Moscow is trying to take advantage of the opposition’s declining position on the ground after the loss of Aleppo, and of the regime and Iran’s desire to pursue a military solution. It is also trying to benefit from the Trump administration’s inclination to focus on the war on IS and the shift in Turkish priorities to put pressure on the opposition to accept the proposed rapprochement to solve the problem prior to arriving in Geneva (the constitution – and a national unity government – elections). At the same time, Moscow is trying to establish an independent trajectory in Astana just in case it fails to impose its conditions for a solution in Geneva. This can be fulfilled through gathering the largest possible number of political and military opposition forces as well as the regime and its supporting militias to its side, taking advantage of its good relationship with both Turkey and Iran to create a solution acceptable to Syria, which it has promoted since the beginning of the crisis.

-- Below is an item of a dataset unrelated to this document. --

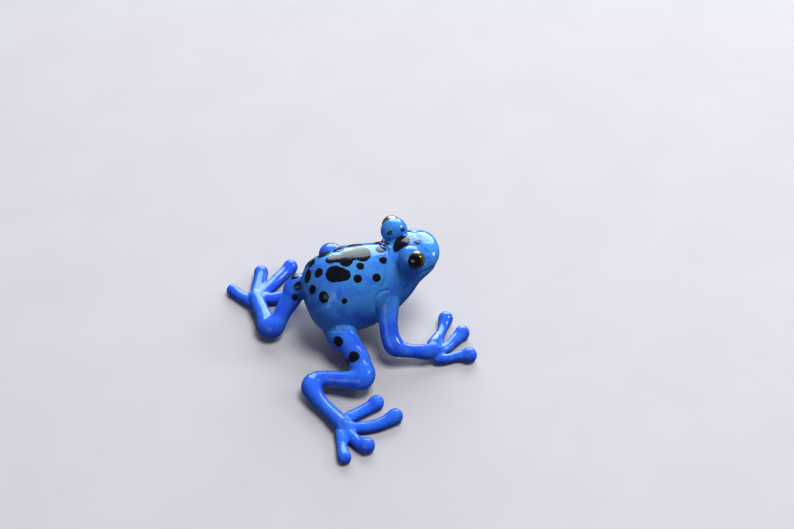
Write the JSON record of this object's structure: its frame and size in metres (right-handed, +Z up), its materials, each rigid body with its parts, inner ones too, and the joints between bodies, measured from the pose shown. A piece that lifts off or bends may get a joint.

However, Russian efforts might not necessarily achieve Moscow's objectives despite the significant investments made by Moscow, considering the clear difficulty facing the Trump’s administration in achieving rapprochement with it on Syria and other issues and the determination of the forces supporting the opposition to adhere to the Geneva process, which holds the view that if a change does not happen in the Russian agreement on a real change in the structure of the regime in Damascus, there will not be a way out of the crisis. Moreover, Russia should be prepared to deal with the opposition’s shift to adopting a strategy of long-term conflict, which will not be in anyone’s interest, if it continues to adopt the position of the Syrian regime and its approach to resolving the conflict.